Pay is not uniform across the officiating ranks. A first-year official might earn closer to $100,000 to $200,000, while seasoned veterans and crew chiefs, the head referees who lead each seven-person crew and announce penalties, can earn $250,000 or more. Compensation rises with tenure, the specific on-field role, and the weekly performance grades that the league uses to evaluate every official.
The per-game math
What truly sets NFL officials apart is their per-game pay. Spread across a typical assignment of about 18 to 19 games (including preseason), the average salary works out to roughly $11,000 per game. That is dramatically higher than officials earn in other sports, and the reason is simple math: the NFL plays a 17-game regular season, compared to 82 games in the NBA and NHL and 162 in MLB. Fewer games means each one is worth far more.
This per-game structure also reflects the enormous preparation each game demands. Officials are not just working three hours on Sunday; they spend their weeks reviewing game film, studying team tendencies, and taking written rules tests, then traveling to the host city at least a day early. The league covers first-class flights, hotels, and meals, but the role still demands 20 to 35 hours of work per week during the season.
The postseason and Super Bowl payday
Playoff assignments are where the real bonuses kick in, and they are strictly merit-based: only the league’s highest-graded regular-season officials are selected to work postseason games. These playoff games are paid from a separate pool on top of the regular salary, rewarding the best performers with extra income for the sport’s biggest stages.
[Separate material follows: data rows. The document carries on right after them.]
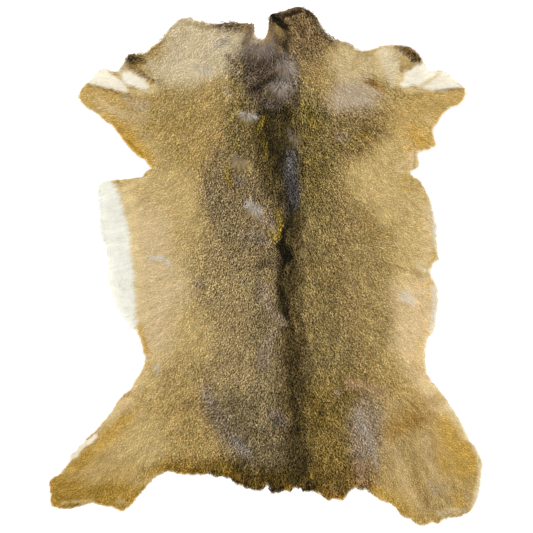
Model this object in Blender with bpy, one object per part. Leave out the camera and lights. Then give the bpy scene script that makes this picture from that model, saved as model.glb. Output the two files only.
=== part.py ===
"""A deerskin rug: one tanned hide with its hair on, lying hair side up, the neck towards +Y.

The hide is one closed solid. Its underside is the flesh side of the skin, which lies on the floor apart
from the folds and puckers near its edges. Its top is the lie of the coat. The tables are millimetres from
the middle of the hide, and the finished mesh is metres, with its origin under the middle of its box.
Run with: blender --background --python part.py
"""

import math
from collections import namedtuple

import bmesh
import bpy
import numpy as np
from mathutils import Vector, geometry, noise

MM = 0.001

# Driving dimensions of the mesh
EDGE_STEP = 14.0  # between two points of the outline
EDGE_RAGGEDNESS = 0.8  # how far the cut edge wanders from its landmarks
RAGGED_OVER = 35.0  # the length of edge over which it wanders
CREST_STEP = 13.0  # between two points along a fold's crest
FINE_STEP = 15.0  # between points near the edge and on the folds
COARSE_EVERY = 2  # one fine point in this many, each way, is kept elsewhere
FINE_BAND = 32.0  # the width of the finely divided band along the edge
EDGE_CLEARANCE = 9.0  # the nearest that an inner point comes to the outline
CREST_CLEARANCE = 8.0  # the nearest that another inner point comes to a crest's points

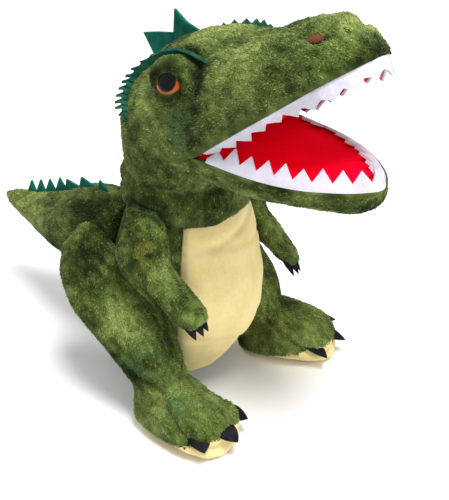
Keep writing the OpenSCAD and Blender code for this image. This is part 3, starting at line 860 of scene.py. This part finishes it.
def crest(name, node, body, path, pitches, way, root):
    """A saw-toothed felt strip in the middle plane, along a path of (y, z) points.

    Each pitch is one tooth: a short one stands upright, a long one leans and is lower.
    """
    path, way = np.array(path, float), np.array(way, float)
    run = np.concatenate([[0], np.cumsum(np.linalg.norm(np.diff(path, axis=0), axis=1))])

    def at(distance):
        return np.array([np.interp(distance, run, path[:, 0]), np.interp(distance, run, path[:, 1])])

    edge, begin = [], 0.0
    scale = run[-1] / sum(pitches)
    for pitch in pitches:
        forward, tall = (0.12, 0.75) if pitch > LONG_PITCH else (0.55, 1)
        edge += [at(begin), at(begin + forward * pitch * scale) + way * tall]
        begin += pitch * scale
    outline = edge + [path[-1]] + [q - root * way / np.linalg.norm(way) for q in path[::-1]]
    piece = felt_plate(name, [tuple(q + 0.15 * way) for q in outline], 1.6, GREEN_FELT)
    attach(piece, body)
    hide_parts(node)


# ---- body, neck, tail ----

def belly_edge(z):
    """Half angle of the belly panel at a height."""
    return np.radians(np.interp(z, [16, 60, 100, 128], [60, 61, 59, 54]))


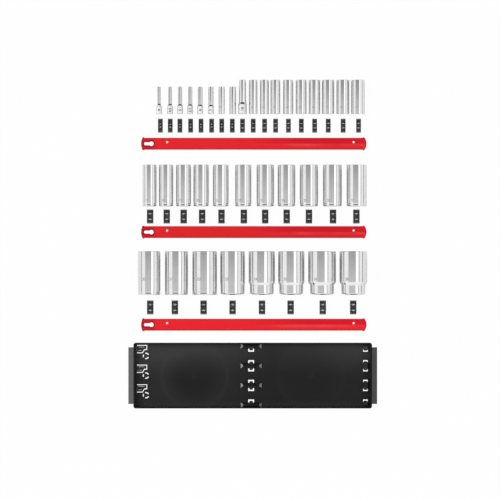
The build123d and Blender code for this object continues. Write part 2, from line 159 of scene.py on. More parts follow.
def corners_of(mesh):
    """The places of a mesh's corners, one row of X, Y and Z for each."""
    corners = np.empty(3 * len(mesh.vertices), np.float32)
    mesh.vertices.foreach_get("co", corners)
    return corners.reshape(-1, 3)


def note(mesh, name, values):
    """Keeps one number at each corner of a mesh for its material to read."""
    attribute = mesh.attributes.new(name, "FLOAT", "POINT")
    attribute.data.foreach_set("value", np.asarray(values, np.float32))


def colour(code):
    """A six digit sRGB code as linear light: a 2.4 power above a short straight foot."""
    shares = [int(code[place : place + 2], 16) / 255 for place in (0, 2, 4)]
    light = [c / 12.92 if c <= 0.04045 else ((c + 0.055) / 1.055) ** 2.4 for c in shares]
    return (*light, 1)


def add(tree, kind, links=(), values=(), **settings):
    """Adds one node with its settings, its inputs' values and links from other outputs."""
    made = tree.nodes.new(kind)
    for setting, value in settings.items():
        setattr(made, setting, value)
    for inlet, value in dict(values).items():
        made.inputs[inlet].default_value = value
    for inlet, source in dict(links).items():
        tree.links.new(source, made.inputs[inlet])
    return made


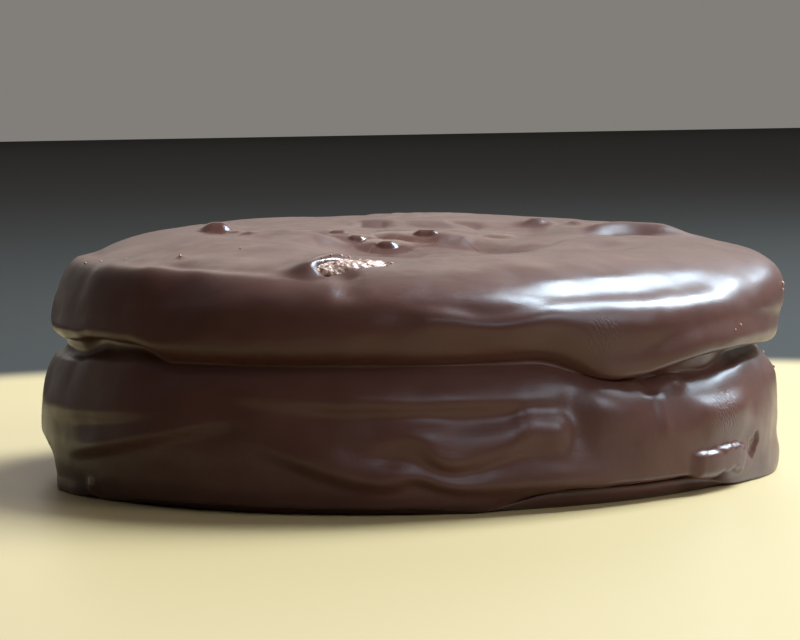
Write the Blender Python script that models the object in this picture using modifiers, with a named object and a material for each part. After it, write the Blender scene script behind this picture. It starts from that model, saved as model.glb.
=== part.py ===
"""Chocolate coated alfajor: two round biscuits pressed together under one unbroken coat, and the bit of
biscuit that shows where the coat has cracked on top.

The coat is one solid. A turned profile gives the two biscuits and the waist between them. Named folds then
push its surface in or out along short paths, as the set chocolate does on a real one.

Frame: +Z up, the underside rests on Z = 0, and the origin is under the middle of the bounding box. The front
looks along -Y. An azimuth is in degrees from the front (-Y) towards +X.
"""

import math
import random

import bmesh
import bpy
import numpy as np
from mathutils import Matrix, Vector
from mathutils.bvhtree import BVHTree

MM = 0.001

# Driving dimensions, in metres.
LOWER_RADIUS = 31.0 * MM
UPPER_RADIUS = 30.6 * MM
WAIST_RADIUS = 28.8 * MM
CONTACT_RADIUS = 30.1 * MM
WAIST_HEIGHT = 11.3 * MM
LOWER_BELLY_HEIGHT = 5.2 * MM
UPPER_BELLY_HEIGHT = 14.6 * MM
CREST_HEIGHT = 19.8 * MM
CREST_RADIUS = 19.0 * MM

# How the two biscuits sit: the lower one's middle, the upper one's shift and the slopes of the top face.
LOWER_CENTRE = Vector((-0.30 * MM, 0.30 * MM, 0.0))
UPPER_SHIFT_X = 0.75 * MM
TOP_RISE_TO_BACK = 0.034
TOP_FALL_TO_RIGHT = 0.014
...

The ultimate prize is the Super Bowl. The head referee selected to work the championship game reportedly receives a bonus in the range of $30,000 to $50,000 for that single contest, on top of everything else. Other officials on the Super Bowl crew earn somewhat less, but every assignment to the big game is both a financial windfall and a career-defining honor reserved for the elite of the profession.
Part-time job, full-time scrutiny
Perhaps the most surprising fact about NFL officials is that they are not full-time employees. There are only about 121 officials in the entire league, and most hold other careers, as lawyers, business executives, educators, and more, during the offseason from roughly February through July. The NFL experimented with making some officials full-time employees but shelved that program in 2019, and there are currently no full-time officials on the payroll.
That part-time status has become a point of debate, with some players and analysts arguing that full-time, higher-paid officials would improve the quality of officiating in a league where a single call can swing a season. For now, though, the model remains a part-time one, with the current officials’ labor agreement running through May 2026, when a new round of negotiations, and likely another pay increase, will begin.
Final Word
NFL referees earn an estimated $205,000 per year on average, with veterans topping $250,000 and a per-game rate of around $11,000 that is the highest in major American sports. Add in merit-based playoff pay and a Super Bowl bonus that can reach $50,000, and the best officials are very well compensated for one of the most pressure-packed jobs in sports, even though they technically do it part-time.
With the league’s revenue climbing and the officials’ contract up for renewal in 2026, those numbers are likely to keep rising. The next time a referee makes a controversial call in front of a national audience, you will at least know what is at stake for the person throwing the flag. All figures here are estimates, since the NFL keeps official referee pay private.